Gyan Sinha, a senior managing director at Bear Stearns, says CDOs are an easy way for foreign insurers, pension funds and others to put money into the vast U.S. mortgage market. CDOs wrap a variety of mortgage securities into one package, sparing the investor from having to research each individual security.

CDOs, in turn, are the biggest buyers of the riskier types of mortgage securities, Pimco's Mr. Ivascyn says. If defaults reduce the amount of cash available to pay holders of a mortgage-bond issue, the holders of the lower-rated, higher-risk portions absorb losses before holders of the investment-grade portions suffer.

Mortgage defaults have been exceptionally low in recent years largely because soaring house prices allow borrowers who get into trouble to refinance or sell their homes easily. But defaults are likely to surge when the housing market cools.

French insurer AXA SA is among the major European investors betting that U.S. mortgages will continue to perform well in the long term. Alexandre Martin-Min, head of CDO investments at AXA's fund-management arm, acknowledges the risks in the U.S. housing market. But, he says, when some investors are scared by such risks, opportunities arise for those who believe that the yields more than compensate for the perils.

Mr. Martin-Min says he invests only in CDOs managed by experts he knows personally and trusts. AXA, he says, frequently invests in CDOs managed by Ellington Capital Management of Greenwich, Conn., and BlackRock Inc., a New York fund manager.

Some CDOs and hedge funds are using insurance-like products known as credit-default swaps to bet on how high mortgage defaults may climb. Sellers of default protection under these swap contracts collect fees for agreeing to compensate buyers of the protection if defaults reduce the value of a certain mortgage bond. Credit-default swaps have been a common form of insurance for corporate bonds for years. Now dealers are making them available on mortgage securities.

CDOs, largely held by foreign investors, are emerging as big sellers of this default protection.
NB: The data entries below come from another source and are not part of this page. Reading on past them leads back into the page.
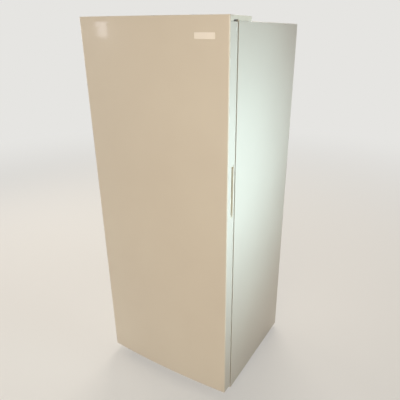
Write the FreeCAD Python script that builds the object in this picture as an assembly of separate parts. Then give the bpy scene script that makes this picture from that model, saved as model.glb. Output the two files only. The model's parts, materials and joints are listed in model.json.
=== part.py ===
"""Upright frost-free freezer: an insulated steel cabinet with one hinged door.

Millimetres, +Z up. The door faces -Y, and +X is on the right of someone who faces the door.
The origin is on the floor, under the middle of the freezer's own box.
"""
import FreeCAD, Part
import math
import os

Vector = FreeCAD.Vector

# --- Driving dimensions ------------------------------------------------------------------------
# Cabinet and door, as seen from outside
WIDTH = 708.0
CABINET_HEIGHT = 1704.0
CABINET_DEPTH = 588.0
FLOOR_GAP = 22.0
DOOR_RISE = 17.0
DOOR_BOTTOM = 43.0
DOOR_EDGE = 57.0
DOOR_BOW = 13.0
DOOR_GAP = 7.0
BEND = 5.0

# Sheet metal and moulded walls
SHEET = 1.0
PLATE = 2.0
LINER = 1.5
MOULDING = 2.0
RIM = 1.5
FRONT_FLANGE = 16.0
REAR_FLANGE = 15.0

# Insulated walls, measured from the outer sheet to the inner face of the liner
SIDE_WALL = 61.5
TOP_WALL = 63.5
BACK_WALL = 63.5
FLOOR_WALL = 73.0
DECK_WALL = 60.0
LINER_RADIUS = 12.0

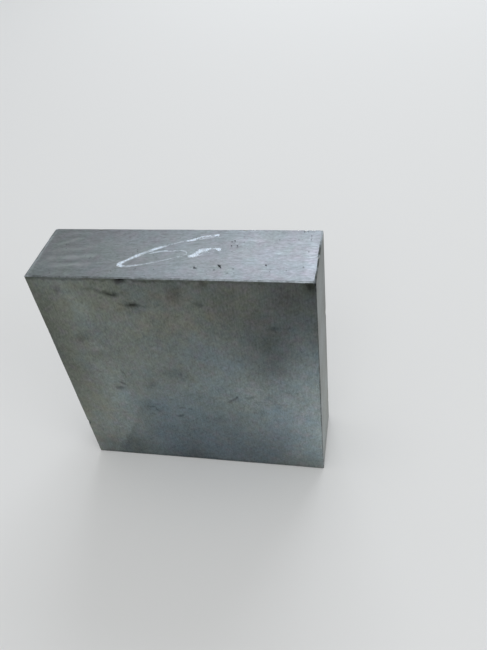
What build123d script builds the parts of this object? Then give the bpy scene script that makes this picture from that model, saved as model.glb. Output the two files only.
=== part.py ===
# A thick square plate of high-speed steel, sawn to size and standing on one of its long edges.
# Millimetres, +Z up. The origin is the middle of the underside, and the broad faces look along Y.
import os

from build123d import *

# Overall size of the plate
length = 210.0
height = 210.0
thickness = 60.0

# Arrises filed where the top and the bottom meet the right-hand sawn end: wider on the edge than on the end
right_arris_run = 1.3
right_arris_drop = 1.0

# Arrises filed where they meet the left-hand sawn end
left_arris = 0.9

# Arris drawn off all the way round both broad faces
face_arris = 0.8

# How far the knocked front corner of the top reaches past the arrises that meet there
knock_past_arrises = 1.1

with BuildPart() as steel_plate:
    # The blank: the broad face's outline, standing on the ground, carried through the thickness
    with BuildSketch(Plane.XZ.offset(-thickness / 2)):
        Rectangle(length, height, align=(Align.CENTER, Align.MIN))
    extrude(amount=thickness)

    # Filed arrises at the right-hand sawn end, top and bottom
    right_end = steel_plate.faces().sort_by(Axis.X)[-1]
    right_edges = right_end.edges().filter_by(Axis.Y)
    chamfer(right_edges, length=right_arris_drop, length2=right_arris_run, reference=right_end)

    # Filed arrises at the left-hand sawn end, top and bottom
    left_end = steel_plate.faces().sort_by(Axis.X)[0]
    left_edges = left_end.edges().filter_by(Axis.Y)
    chamfer(left_edges, length=left_arris)

    # Narrow arris round each broad face, mitred into the wider ones at the corners
    broad_faces = steel_plate.faces().filter_by(Axis.Y)
    chamfer(broad_faces.edges(), length=face_arris)

    # Front corner of the top, knocked off at the right-hand end
    knock = right_arris_run + face_arris + knock_past_arrises
    knock_plane = Plane(
        origin=(length / 2 - knock, -thickness / 2, height),
        z_dir=(1, -1, 1),
    )
    split(bisect_by=knock_plane, keep=Keep.BOTTOM)

steel_plate.part.label = "steel_plate"

os.makedirs("parts", exist_ok=True)
export_step(steel_plate.part, "parts/steel_plate.step")
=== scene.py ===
import math
from types import SimpleNamespace

import bpy
import numpy as np
from mathutils import Matrix, Vector


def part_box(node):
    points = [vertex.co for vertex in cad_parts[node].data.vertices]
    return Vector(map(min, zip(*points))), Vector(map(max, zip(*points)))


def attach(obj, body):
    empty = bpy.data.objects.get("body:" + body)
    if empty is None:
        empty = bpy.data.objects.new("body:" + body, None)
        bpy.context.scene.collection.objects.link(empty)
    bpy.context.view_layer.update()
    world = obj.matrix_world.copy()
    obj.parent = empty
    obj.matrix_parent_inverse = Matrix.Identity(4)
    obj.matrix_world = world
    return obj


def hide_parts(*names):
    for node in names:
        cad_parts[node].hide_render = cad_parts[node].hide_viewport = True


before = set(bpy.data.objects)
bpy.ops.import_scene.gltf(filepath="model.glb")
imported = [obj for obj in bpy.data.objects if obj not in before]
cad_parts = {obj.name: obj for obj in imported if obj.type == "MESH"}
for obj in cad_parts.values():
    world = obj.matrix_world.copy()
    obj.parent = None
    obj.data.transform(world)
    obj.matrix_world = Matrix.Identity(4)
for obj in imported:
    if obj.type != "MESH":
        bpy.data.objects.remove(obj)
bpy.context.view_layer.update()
plateLow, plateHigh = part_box("steel_plate")

scene = bpy.context.scene
mm = 0.001


# An sRGB hex colour as linear light, with full alpha
def toLinear(code):
    parts = [int(code[i:i + 2], 16) / 255 for i in (1, 3, 5)]
    return [p / 12.92 if p <= 0.04045 else ((p + 0.055) / 1.055) ** 2.4 for p in parts] + [1.0]


# Adds one node with its settings, and gives each input a value or links it to the output that feeds it. An
# input goes by its name, with _ for a space, or by its number, as in i0
def addNode(tree, kind, settings=None, **inputs):
    node = tree.nodes.new(kind)
    for name, value in (settings or {}).items():
        setattr(node, name, value)
    for name, value in inputs.items():
        numbered = name[0] == "i" and name[1:].isdigit()
        socket = node.inputs[int(name[1:]) if numbered else name.replace("_", " ")]
        if isinstance(value, bpy.types.NodeSocket):
            tree.links.new(value, socket)
        else:
            socket.default_value = value
    return node


# Camera: stands to the right and above, looks down and a little to the left, and is held out of level
camera = {
    "place": (0.1408, -0.3449, 0.4653),
    "heading": 15.73,      # degrees left of +Y
    "pitch": -42.12,       # degrees, negative below level
    "roll": -8.59,         # degrees, right-hand side lower
    "lens": 34.34,         # mm
    "sensor": 36,          # mm, along the picture's long side
    "nearest": 0.01,       # metres, where its view begins
}


def makeCamera():
    data = bpy.data.cameras.new("camera")
    data.sensor_width = camera["sensor"]
    data.lens = camera["lens"]
    data.clip_start = camera["nearest"]
    eye = bpy.data.objects.new("camera", data)
    turn = Matrix.Rotation(math.radians(camera["heading"]), 4, "Z")
    tilt = Matrix.Rotation(math.radians(90 + camera["pitch"]), 4, "X")
    roll = Matrix.Rotation(math.radians(camera["roll"]), 4, "Z")
    eye.matrix_world = Matrix.Translation(camera["place"]) @ turn @ tilt @ roll
    scene.collection.objects.link(eye)
    scene.camera = eye
    print("camera set")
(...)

In effect, the CDOs are betting that defaults will remain fairly low. The buyers of credit protection under these swaps -- frequently hedge funds -- are betting that defaults will surge, or at least that investors will demand higher yields for holding mortgage bonds. These swaps allow hedge funds, banks, money managers and others to take bigger positions in mortgage credit than they could before, says Roy Cantu, a senior trader in asset-backed securities at Barclays Capital, a unit of London-based Barclays PLC.

Not all U.S. mortgage risk flows overseas, of course. Banks and other mortgage lenders in the U.S. still hold a large share of it. Mortgages and related securities accounted for 35% of assets at U.S. commercial banks and savings institutions in the second quarter, up from 31% in 2000, according to the Federal Deposit Insurance Corp. Banking regulators don't know exactly how much of the credit risk lenders carry on their books and how much is held by other investors at home or abroad. But most of the mortgage-backed securities held by banks are guaranteed by Fannie or Freddie, which means the banks don't hold the credit risk on these issues, according to Barbara Ryan, an associate director with the FDIC.

Another chunk of the risk goes to U.S. real-estate investment trusts -- such as Redwood Trust Inc. and Impac Mortgage Holdings Inc. -- that invest in mortgage securities. Hedge funds also often invest in the tranches of mortgage securities that bear the brunt of the default risk. Among hedge funds active in this type of investing are Ellington, Clinton Group Inc., MKP Capital Management LLC and Highland Financial Holdings Group.

Until the past couple of years, Fannie Mae and Freddie Mac either bought or guaranteed most U.S. mortgage loans that weren't retained by banks and so shouldered the lion's share of the credit risk. More recently, though, Fannie and Freddie have lost market share, partly because regulators have clamped down on them in the wake of their violations of accounting rules and partly because the market has become more competitive. Their purchases of single-family mortgages originated last year dropped to 34% from 53% in 2003.

Another reason that Fannie and Freddie have lost market share is that they haven't been major buyers of the increasingly popular interest-only loans and other mortgages that let borrowers defer principal payments. Freddie executives say they are gearing up to buy more such mortgages but promise to do so prudently.